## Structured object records
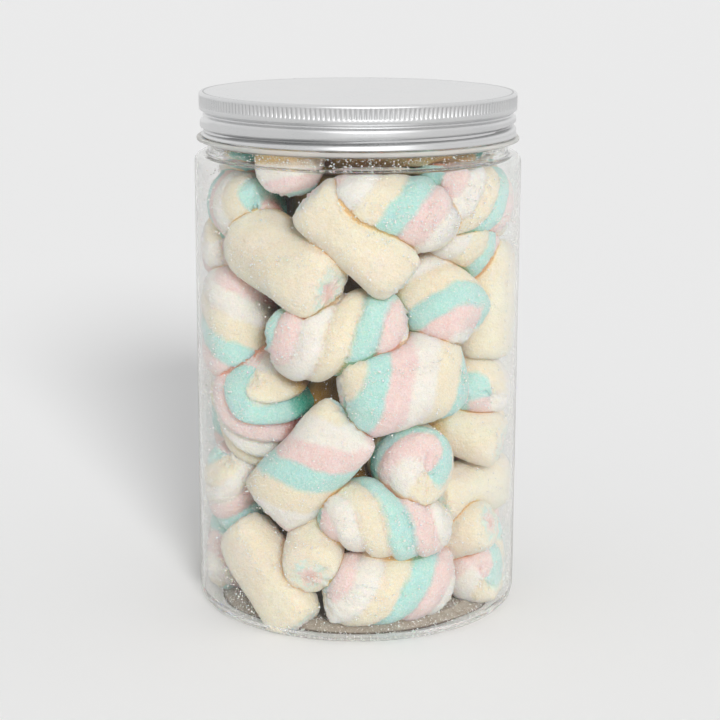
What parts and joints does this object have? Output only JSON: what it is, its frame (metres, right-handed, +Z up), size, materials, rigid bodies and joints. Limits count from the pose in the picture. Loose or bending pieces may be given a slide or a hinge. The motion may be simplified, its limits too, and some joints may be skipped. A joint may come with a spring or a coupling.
{
  "type": "jar of marshmallows",
  "caption": "Round clear plastic jar with a screwed aluminium lid, filled to the neck with twisted pastel marshmallows and cream marshmallow rolls.",
  "frame": {"origin": "centre of the jar's foot, on the surface that it stands on", "axes": "+Z up the jar's axis, +X to the right and -Y towards the viewer of the front"},
  "size_m": [0.1, 0.1, 0.1604],
  "materials": {
    "clear_plastic": "clear, glossy, colourless",
    "lid_aluminium": "satin, with a bright rolled edge",
    "marshmallow": "soft, matte, dusted with fine sugar"
  },
  "bodies": {
    "root": {"jar": "clear_plastic", "lid": "lid_aluminium", "marshmallows": "marshmallow"}
  },
  "joints": []
}
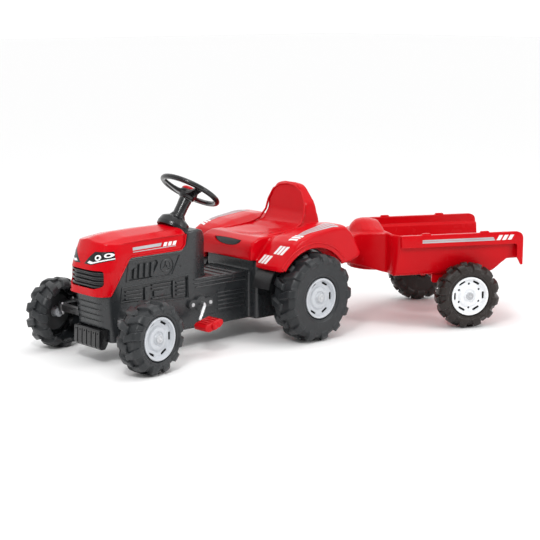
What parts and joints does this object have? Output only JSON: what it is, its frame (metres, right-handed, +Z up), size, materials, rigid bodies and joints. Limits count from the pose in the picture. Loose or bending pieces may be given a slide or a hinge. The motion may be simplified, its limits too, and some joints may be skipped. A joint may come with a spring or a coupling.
{
  "type": "pedal tractor with trailer",
  "caption": "Child's ride-on pedal tractor with steered front axle, chain-driven rear axle, moulded seat with fenders and a swinging two-wheeled trailer.",
  "frame": {"origin": "bottom centre of the bounding box, on the ground", "axes": "+X forward along the tractor, +Y to the driver's left, +Z up"},
  "size_m": [1.4954, 0.7508, 0.4899],
  "materials": {
    "red_shell": "glossy moulded",
    "red_tub": "glossy moulded",
    "red_trim": "satin moulded",
    "body_grey": "satin blow-moulded",
    "black_trim": "semi-gloss moulded",
    "tyre": "satin blow-moulded",
    "trailer_tyre": "satin blow-moulded",
    "disc": "silver-white moulded",
    "cap": "silver snap cap",
    "steel": "zinc plated"
  },
  "bodies": {
    "tractor": {"lower_body": "body_grey", "hood": "red_shell", "upper_grille": "black_trim", "front_weight": "black_trim", "column_cover": "black_trim", "front_beam": "steel", "crank_bearing_left": "body_grey", "crank_bearing_right": "body_grey", "bearing_screws": "steel", "side_screws": "steel", "axle_bushes": "body_grey", "seat_fender": "red_shell", "seat_vent": "black_trim", "mudguard_left": "black_trim", "mudguard_right": "black_trim", "hitch_bracket": "steel", "hitch_pin": "steel", "drive_chain": "steel"},
    "steering": {"steering_wheel": "black_trim", "wheel_pad": "red_trim", "steering_rod": "steel"},
    "tie_bar": {"tie_bar": "steel"},
    "drive_axle": {"rear_axle": "steel", "rear_sprocket": "steel", "rear_tyre_right": "tyre", "rear_disc_right": "disc", "rear_cap_right": "cap"},
    "rear_wheel_left": {"rear_tyre_left": "tyre", "rear_disc_left": "disc", "rear_cap_left": "cap"},
    "crank": {"pedal_crank": "steel", "front_sprocket": "steel"},
    "pedal_left": {"pedal_left": "red_trim"},
    "pedal_right": {"pedal_right": "red_trim"},
    "trailer": {"trailer_tub": "red_tub", "trailer_axle": "steel"},
    "knuckle_left": {"knuckle_left": "steel"},
    "front_wheel_left": {"front_tyre_left": "tyre", "front_disc_left": "disc", "front_cap_left": "cap"},
    "trailer_wheel_left": {"trailer_tyre_left": "trailer_tyre", "trailer_disc_left": "disc", "trailer_cap_left": "cap"},
    "knuckle_right": {"knuckle_right": "steel"},
    "front_wheel_right": {"front_tyre_right": "tyre", "front_disc_right": "disc", "front_cap_right": "cap"},
    "trailer_wheel_right": {"trailer_tyre_right": "trailer_tyre", "trailer_disc_right": "disc", "trailer_cap_right": "cap"}
  },
  "joints": [
    {"name": "steering_turn", "type": "hinge", "parent": "tractor", "child": "steering", "pos_m": [0.33548, -0.11139, 0.43692], "axis": [-0.5446, 0, 0.8387], "range_deg": [-42, 22]},
    {"name": "kingpin_left", "type": "hinge", "parent": "tractor", "child": "knuckle_left", "pos_m": [0.64448, 0.08161, 0.09992], "axis": [0, 0, 1], "range_deg": [-38, 20]},
    {"name": "front_wheel_left_spin", "type": "hinge", "parent": "knuckle_left", "child": "front_wheel_left", "pos_m": [0.64191, 0.09841, 0.09792], "axis": [-0.1513, 0.9885, 0], "continuous": true},
    {"name": "kingpin_right", "type": "hinge", "parent": "tractor", "child": "knuckle_right", "pos_m": [0.64448, -0.30439, 0.09992], "axis": [0, 0, 1], "range_deg": [-38, 20]},
    {"name": "front_wheel_right_spin", "type": "hinge", "parent": "knuckle_right", "child": "front_wheel_right", "pos_m": [0.64705, -0.3212, 0.09792], "axis": [-0.1513, 0.9885, 0], "continuous": true},
    {"name": "tie_bar_pivot", "type": "hinge", "parent": "knuckle_left", "child": "tie_bar", "pos_m": [0.60494, 0.07556, 0.13192], "axis": [0, 0, 1], "range_deg": [-20, 38]},
    {"name": "rear_axle_spin", "type": "hinge", "parent": "tractor", "child": "drive_axle", "pos_m": [0.06748, -0.11139, 0.12742], "axis": [0, 1, 0], "continuous": true},
    {"name": "rear_wheel_left_spin", "type": "hinge", "parent": "drive_axle", "child": "rear_wheel_left", "pos_m": [0.06748, 0.10761, 0.12742], "axis": [0, 1, 0], "continuous": true},
    {"name": "crank_spin", "type": "hinge", "parent": "tractor", "child": "crank", "pos_m": [0.37048, -0.11139, 0.12992], "axis": [0, 1, 0], "continuous": true},
    {"name": "pedal_left_turn", "type": "hinge", "parent": "crank", "child": "pedal_left", "pos_m": [0.40222, 0.04661, 0.08623], "axis": [0, 1, 0], "continuous": true},
    {"name": "pedal_right_turn", "type": "hinge", "parent": "crank", "child": "pedal_right", "pos_m": [0.33874, -0.26939, 0.17361], "axis": [0, 1, 0], "continuous": true},
    {"name": "trailer_swing", "type": "hinge", "parent": "tractor", "child": "trailer", "pos_m": [-0.06252, -0.11139, 0.19992], "axis": [0, 0, 1], "range_deg": [-6, 61]},
    {"name": "trailer_wheel_left_spin", "type": "hinge", "parent": "trailer", "child": "trailer_wheel_left", "pos_m": [-0.39111, 0.30021, 0.09792], "axis": [0.4679, 0.8838, 0], "continuous": true},
    {"name": "trailer_wheel_right_spin", "type": "hinge", "parent": "trailer", "child": "trailer_wheel_right", "pos_m": [-0.58764, -0.07097, 0.09792], "axis": [0.4679, 0.8838, 0], "continuous": true}
  ],
  "couplings": [
    {"joint": "kingpin_left", "follows": "steering_turn", "ratio": 0.885},
    {"joint": "kingpin_right", "follows": "steering_turn", "ratio": 0.885},
    {"joint": "tie_bar_pivot", "follows": "steering_turn", "ratio": -0.885},
    {"joint": "crank_spin", "follows": "rear_axle_spin", "ratio": 0.78947}
  ]
}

## What to work on
Return all of the data word for word.

## Exercise answer
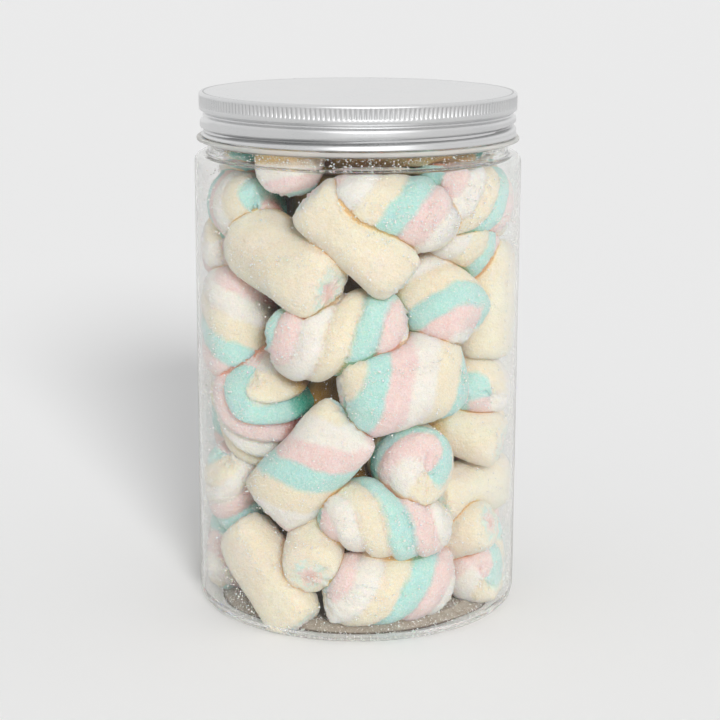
What parts and joints does this object have? Output only JSON: what it is, its frame (metres, right-handed, +Z up), size, materials, rigid bodies and joints. Limits count from the pose in the picture. Loose or bending pieces may be given a slide or a hinge. The motion may be simplified, its limits too, and some joints may be skipped. A joint may come with a spring or a coupling.
{
  "type": "jar of marshmallows",
  "caption": "Round clear plastic jar with a screwed aluminium lid, filled to the neck with twisted pastel marshmallows and cream marshmallow rolls.",
  "frame": {"origin": "centre of the jar's foot, on the surface that it stands on", "axes": "+Z up the jar's axis, +X to the right and -Y towards the viewer of the front"},
  "size_m": [0.1, 0.1, 0.1604],
  "materials": {
    "clear_plastic": "clear, glossy, colourless",
    "lid_aluminium": "satin, with a bright rolled edge",
    "marshmallow": "soft, matte, dusted with fine sugar"
  },
  "bodies": {
    "root": {"jar": "clear_plastic", "lid": "lid_aluminium", "marshmallows": "marshmallow"}
  },
  "joints": []
}
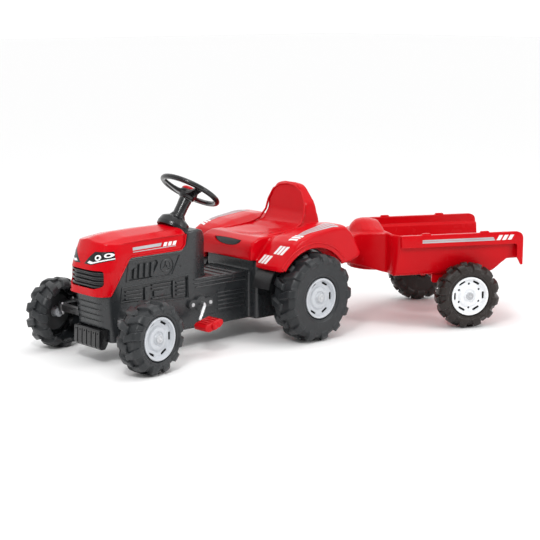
What parts and joints does this object have? Output only JSON: what it is, its frame (metres, right-handed, +Z up), size, materials, rigid bodies and joints. Limits count from the pose in the picture. Loose or bending pieces may be given a slide or a hinge. The motion may be simplified, its limits too, and some joints may be skipped. A joint may come with a spring or a coupling.
{
  "type": "pedal tractor with trailer",
  "caption": "Child's ride-on pedal tractor with steered front axle, chain-driven rear axle, moulded seat with fenders and a swinging two-wheeled trailer.",
  "frame": {"origin": "bottom centre of the bounding box, on the ground", "axes": "+X forward along the tractor, +Y to the driver's left, +Z up"},
  "size_m": [1.4954, 0.7508, 0.4899],
  "materials": {
    "red_shell": "glossy moulded",
    "red_tub": "glossy moulded",
    "red_trim": "satin moulded",
    "body_grey": "satin blow-moulded",
    "black_trim": "semi-gloss moulded",
    "tyre": "satin blow-moulded",
    "trailer_tyre": "satin blow-moulded",
    "disc": "silver-white moulded",
    "cap": "silver snap cap",
    "steel": "zinc plated"
  },
  "bodies": {
    "tractor": {"lower_body": "body_grey", "hood": "red_shell", "upper_grille": "black_trim", "front_weight": "black_trim", "column_cover": "black_trim", "front_beam": "steel", "crank_bearing_left": "body_grey", "crank_bearing_right": "body_grey", "bearing_screws": "steel", "side_screws": "steel", "axle_bushes": "body_grey", "seat_fender": "red_shell", "seat_vent": "black_trim", "mudguard_left": "black_trim", "mudguard_right": "black_trim", "hitch_bracket": "steel", "hitch_pin": "steel", "drive_chain": "steel"},
    "steering": {"steering_wheel": "black_trim", "wheel_pad": "red_trim", "steering_rod": "steel"},
    "tie_bar": {"tie_bar": "steel"},
    "drive_axle": {"rear_axle": "steel", "rear_sprocket": "steel", "rear_tyre_right": "tyre", "rear_disc_right": "disc", "rear_cap_right": "cap"},
    "rear_wheel_left": {"rear_tyre_left": "tyre", "rear_disc_left": "disc", "rear_cap_left": "cap"},
    "crank": {"pedal_crank": "steel", "front_sprocket": "steel"},
    "pedal_left": {"pedal_left": "red_trim"},
    "pedal_right": {"pedal_right": "red_trim"},
    "trailer": {"trailer_tub": "red_tub", "trailer_axle": "steel"},
    "knuckle_left": {"knuckle_left": "steel"},
    "front_wheel_left": {"front_tyre_left": "tyre", "front_disc_left": "disc", "front_cap_left": "cap"},
    "trailer_wheel_left": {"trailer_tyre_left": "trailer_tyre", "trailer_disc_left": "disc", "trailer_cap_left": "cap"},
    "knuckle_right": {"knuckle_right": "steel"},
    "front_wheel_right": {"front_tyre_right": "tyre", "front_disc_right": "disc", "front_cap_right": "cap"},
    "trailer_wheel_right": {"trailer_tyre_right": "trailer_tyre", "trailer_disc_right": "disc", "trailer_cap_right": "cap"}
  },
  "joints": [
    {"name": "steering_turn", "type": "hinge", "parent": "tractor", "child": "steering", "pos_m": [0.33548, -0.11139, 0.43692], "axis": [-0.5446, 0, 0.8387], "range_deg": [-42, 22]},
    {"name": "kingpin_left", "type": "hinge", "parent": "tractor", "child": "knuckle_left", "pos_m": [0.64448, 0.08161, 0.09992], "axis": [0, 0, 1], "range_deg": [-38, 20]},
    {"name": "front_wheel_left_spin", "type": "hinge", "parent": "knuckle_left", "child": "front_wheel_left", "pos_m": [0.64191, 0.09841, 0.09792], "axis": [-0.1513, 0.9885, 0], "continuous": true},
    {"name": "kingpin_right", "type": "hinge", "parent": "tractor", "child": "knuckle_right", "pos_m": [0.64448, -0.30439, 0.09992], "axis": [0, 0, 1], "range_deg": [-38, 20]},
    {"name": "front_wheel_right_spin", "type": "hinge", "parent": "knuckle_right", "child": "front_wheel_right", "pos_m": [0.64705, -0.3212, 0.09792], "axis": [-0.1513, 0.9885, 0], "continuous": true},
    {"name": "tie_bar_pivot", "type": "hinge", "parent": "knuckle_left", "child": "tie_bar", "pos_m": [0.60494, 0.07556, 0.13192], "axis": [0, 0, 1], "range_deg": [-20, 38]},
    {"name": "rear_axle_spin", "type": "hinge", "parent": "tractor", "child": "drive_axle", "pos_m": [0.06748, -0.11139, 0.12742], "axis": [0, 1, 0], "continuous": true},
    {"name": "rear_wheel_left_spin", "type": "hinge", "parent": "drive_axle", "child": "rear_wheel_left", "pos_m": [0.06748, 0.10761, 0.12742], "axis": [0, 1, 0], "continuous": true},
    {"name": "crank_spin", "type": "hinge", "parent": "tractor", "child": "crank", "pos_m": [0.37048, -0.11139, 0.12992], "axis": [0, 1, 0], "continuous": true},
    {"name": "pedal_left_turn", "type": "hinge", "parent": "crank", "child": "pedal_left", "pos_m": [0.40222, 0.04661, 0.08623], "axis": [0, 1, 0], "continuous": true},
    {"name": "pedal_right_turn", "type": "hinge", "parent": "crank", "child": "pedal_right", "pos_m": [0.33874, -0.26939, 0.17361], "axis": [0, 1, 0], "continuous": true},
    {"name": "trailer_swing", "type": "hinge", "parent": "tractor", "child": "trailer", "pos_m": [-0.06252, -0.11139, 0.19992], "axis": [0, 0, 1], "range_deg": [-6, 61]},
    {"name": "trailer_wheel_left_spin", "type": "hinge", "parent": "trailer", "child": "trailer_wheel_left", "pos_m": [-0.39111, 0.30021, 0.09792], "axis": [0.4679, 0.8838, 0], "continuous": true},
    {"name": "trailer_wheel_right_spin", "type": "hinge", "parent": "trailer", "child": "trailer_wheel_right", "pos_m": [-0.58764, -0.07097, 0.09792], "axis": [0.4679, 0.8838, 0], "continuous": true}
  ],
  "couplings": [
    {"joint": "kingpin_left", "follows": "steering_turn", "ratio": 0.885},
    {"joint": "kingpin_right", "follows": "steering_turn", "ratio": 0.885},
    {"joint": "tie_bar_pivot", "follows": "steering_turn", "ratio": -0.885},
    {"joint": "crank_spin", "follows": "rear_axle_spin", "ratio": 0.78947}
  ]
}